Levi Petree is from Lafayette, Louisiana, and there’s a hit of swampy garage rock that wanders through It’s Country. The opener, “The Rapture” showcases Petree’s gift for lyrics (the last verse is fantastic and shot through with humor) and opens in a strident, almost Proclaimers-like way. That swells into a barreling, swaggering rave up with soaring guitars and a great deal of appeal. Petree’s lyrics on “What’s It Gonna Take” are shattering. The song is about the theater shooting in his hometown, and he asks when is enough enough? When will change take place? How many more people have to die? It’s heartfelt and moving and infuriating. The final line cuts right to the bone.

“Do What You Want” starts out sounding like the Sex Pistols, and becomes a pop-punky diatribe of one-sided friendship. It’s got an early 1980s feel of the masters of confessional writing, like an early Elvis Costello without the angularity but with an earthy grit instead. It’s deeply lovable and sounds like an instant classic. “Rockaway,” too, feels classic. A sly charmer with accordion, it’s an easy lope that bursts into a beautiful, Beatles-y technicolor stroll with utter sweetness.

It’s Country is often a terribly fun album. “The Habanero Do-Si-Do”  is a witty and grungy story song, reminiscent of a Refreshments track.
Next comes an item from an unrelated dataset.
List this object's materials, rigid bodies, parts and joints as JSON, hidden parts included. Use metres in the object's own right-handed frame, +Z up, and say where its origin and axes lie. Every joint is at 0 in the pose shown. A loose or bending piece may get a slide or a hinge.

The punky closer, “Eyes So Blue” is a sing along that ends in a full on rave up of blistering vocals and giddiness. It’s enormously fun.

Levi Petree’s voice has a delightful timbre to it, and it’s highlighted nicely on “Lover’s Cove.” It’s a beauty of a ballad, lush and lovely, warm with sentiment. “Fight On” is both heavy and hopeful, lyrically, with bright guitar and a chugging beat. Petree’s voice has the barest twang, and the sound of a singer unstuck in time; current and classic at the same time.

It’s Country is one fine debut album. It firmly establishes Petree’s world view and heart, as well as showing his versatility as a singer and songwriter. It’s a Sunday morning album, but it’s also a road trip album. It implores you to sing along, but it also wants you to just sit and listen. It’s a good one.

It’s Country was self-released on March 3.